Kanunların geriye yürümesi konusunda mevzuatımızda genel bir düzenleme bulunmamaktadır. İlke olarak her yasa yürürlüğe girdiği andan itibaren derhal hukuksal sonuçlarını doğurmaya başlar. Bunun doğal sonucu da yasaların yürürlüğe girmelerinden önceki olayları etkilemeyeceği, başka bir anlatımla geriye yürümeyeceklerdir. Ancak devam eden uyuşmazlıklarda, tamamlanmamış hukuki durumlara yeni yasa veya düzenleyici kural “derhal yürürlüğe girme” niteliği nedeniyle uygulanacak ve hukuki sonuçlarını doğuracaktır. Bu gibi durumlarda kanunların geriye yürümesi değil ani etkisi söz konusudur. Sosyal güvenlik hukukunun ilgi alanı kamusal olup otoritesi kamu düzenini ilgilendirmektedir. Bu nedenle sosyal güvenlik hukuku ile ilgili yasalar yürürlüğe girdiği andan itibaren derhal hukuksal sonuçlarını doğurur. Bu açıklamalar karşısında 1.3.2006 tarihinde yürürlüğe giren 1479 sayılı Yasanın değişik Ek 19.maddesi ile Geçici 26.maddesinin tamamlanmamış hukuki durumlara uygulanacağının kabulü gerekir.
Davacının 1479 sayılı Yasa"ya tabi tüm sigortalılık dönemleri 506 sayılı Yasa"ya tabi sigortalılık dönemlerinden önce başladığından ihtilaf konusu dönemde 1479 sayılı Yasa"ya tabi sigortalı olduğu kabul edilmeli, ancak 1479 sayılı Yasa"nın Ek-19. Maddesi gereğince davacının 1479 sayılı Yasa"ya tabi sigortalılığı için 9.12.1990, 4.6.1990,15,4,1992 tarihlerinde ödediği primlerin tam olarak karşıladığı ayın sonu itibariyle beş yıl ve daha
fazla süreye ilişkin prim borcu bulunup bulunmadığı tesbit edilmeli, 5 yıldan fazla prim borcu bulunduğu tesbit edildiği takdirde, primlerin tam olarak karşılandığı ayın sonu itibariyle sigortalılığı durdurulmalı, davacının bu dönemle ilgili olarak davalı Kuruma prim borcu bulunmadığının kabulüyle prim borcuna ait süreler sigortalılık süresi olarak değerlendirilmeyerek bu dönemdeki sahte olduğu mahkeme kararı ile sabit olan süre dışındaki 506 sayılı Yasa"ya tabi sigortalılığa geçerlilik tanınarak çıkacak sonuca göre bir karar verilmelidir.
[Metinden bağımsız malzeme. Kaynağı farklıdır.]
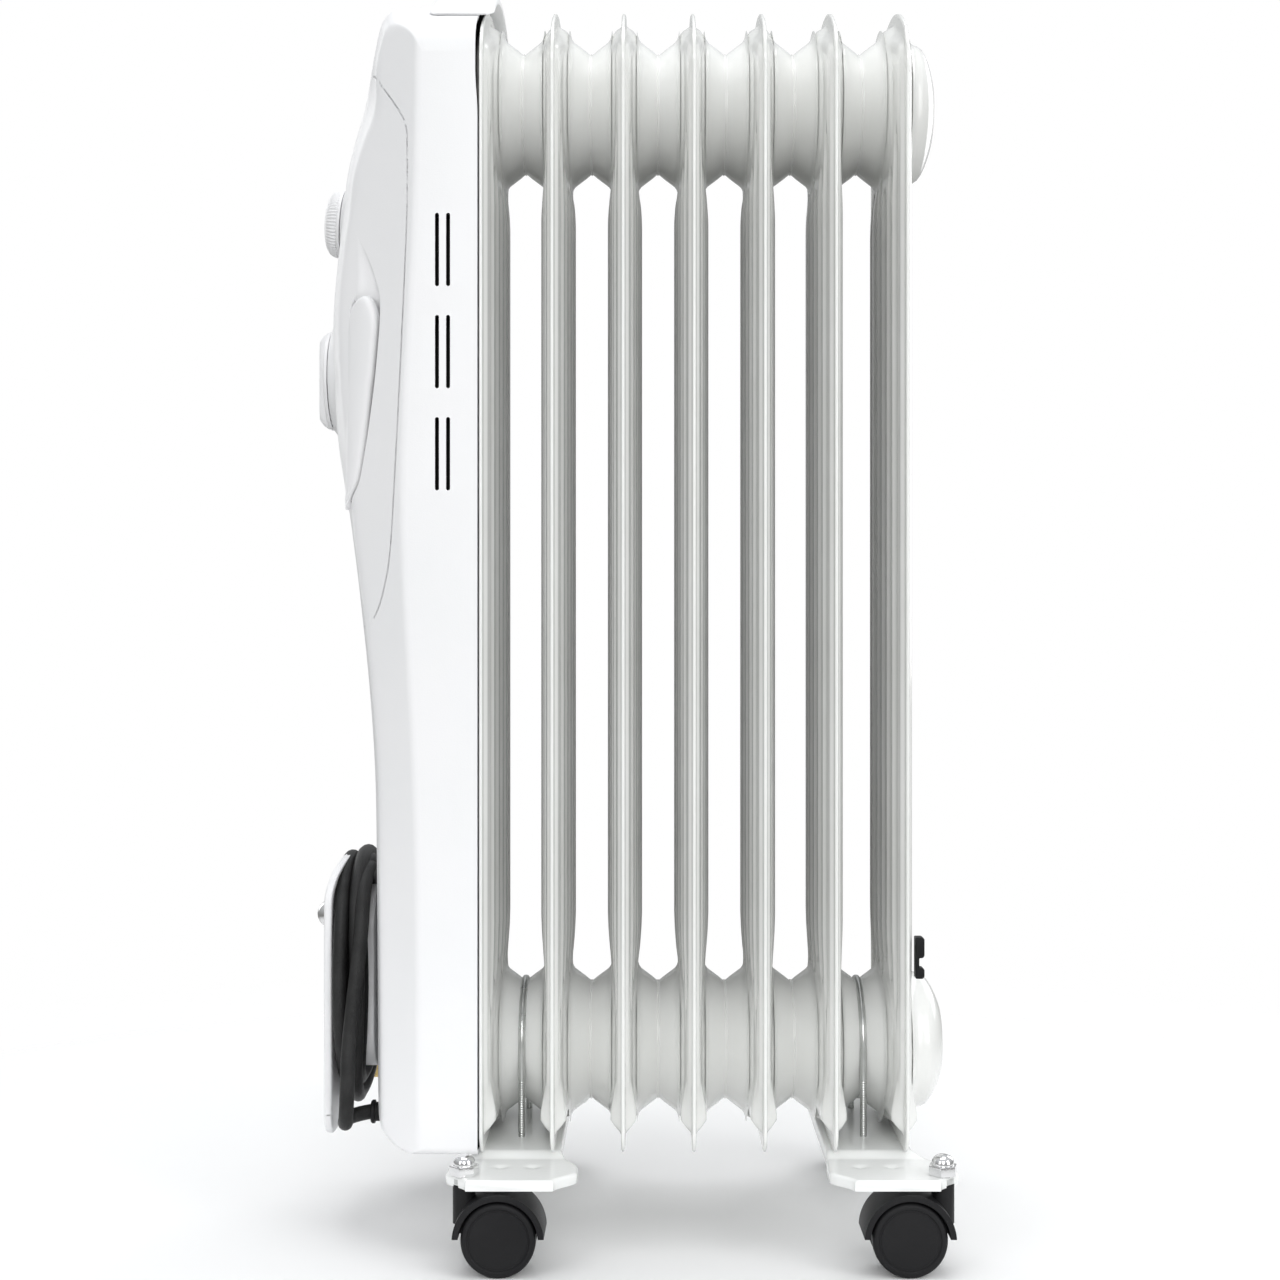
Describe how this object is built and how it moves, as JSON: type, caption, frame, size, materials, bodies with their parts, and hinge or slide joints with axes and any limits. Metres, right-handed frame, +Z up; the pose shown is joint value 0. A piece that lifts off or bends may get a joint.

Mahkemece bu maddi ve hukuki olgular gözetilmeksizin ihtilafa uygulanması mümkün olmayan baskın sigortalılık gerekçesi ile ve sadece 11.7.2000 - 31.7.2001 tarihleri arasındaki 506 sayılı Yasa"ya tabi sigortalılığın sahte olduğunun mahkemece kararı ile sabit olduğu düşünülmeksizin yazılı şekilde karar verilmiş olması usul ve yasaya aykırı olup bozma nedenidir.
O halde, davacının bu yönleri amaçlayan temyiz itirazları kabul edilmeli ve hüküm bozulmalıdır.
SONUÇ: Hükmün yukarıda açıklanan nedenlerle BOZULMASINA, 4.12.2008 gününde oybirliğiyle karar verildi.